Jane Austen's letter to her brother Francis, 1809.
Jane Austen lived in more humble circumstances. Her fans cannot leave England without making a pilgrimage to Chawton, Hampshire. Austen moved here from Bath in 1809, soon after her father died.
Her home for most of the rest of her life, restored by the Jane Austen Memorial Trust, has been furnished in period pieces, and memorabilia includes extracts from her letters and manuscripts.
Austen wrote at a desk in the living room. She requested that the hinges of the living room door should not be oiled so she could have an early warning of interruptions.
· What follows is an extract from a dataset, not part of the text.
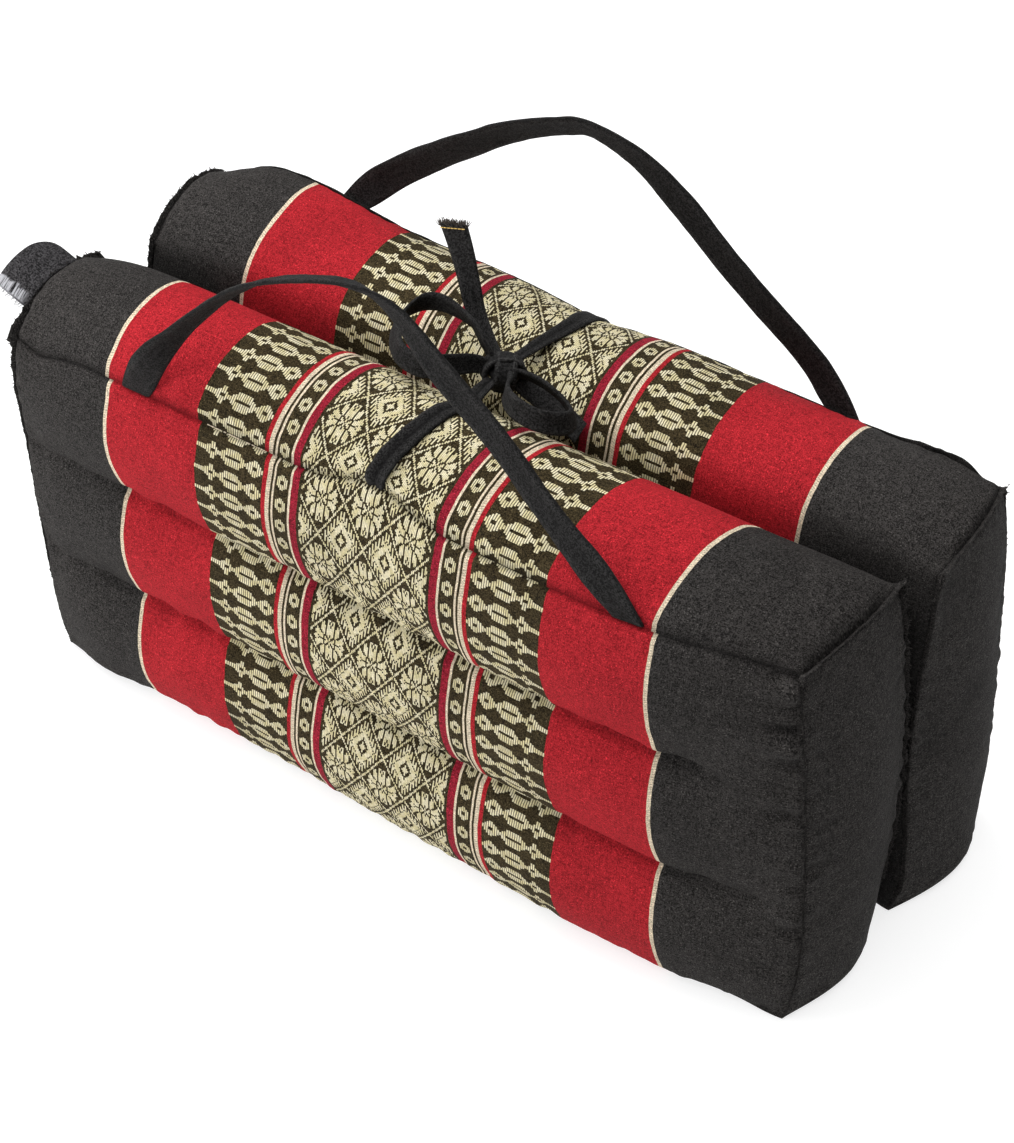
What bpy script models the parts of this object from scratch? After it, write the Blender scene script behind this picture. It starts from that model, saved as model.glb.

As tourists walk in, the door still creaks.
Best properties: Some of England's most historic houses are owned by The National Trust. You can visit the following, used as film locations:
Pride and Prejudice: Belton House, Lincolnshire (as Lady Catherine de Bourgh's home, Rosings); Lyme Park, Cheshire (exterior of Darcy's house, Pemberley); Sudbury Hall, Derbyshire (interior); Lacock Village, Wiltshire (Meryton Village).
Sense and Sensibility: Saltram House, Devon (Dashwood family home); Montacute House, Somerset (Palmer's Cleveland estate); Mompesson House, Wiltshire (Mrs Jennings' home); Compton Castle, Devon (Mr Willoughby's home).
For more information write to The National Trust, PO Box 39, Bromley, Kent, BRI 3XL England, or phone + 81 315 1111.
Best map: VisitBritain publishes a movie map to help you find your way around the films and TV series shot there. Sense And Sensibility and Pride and Prejudice are included. Pick it up when you arrive in England.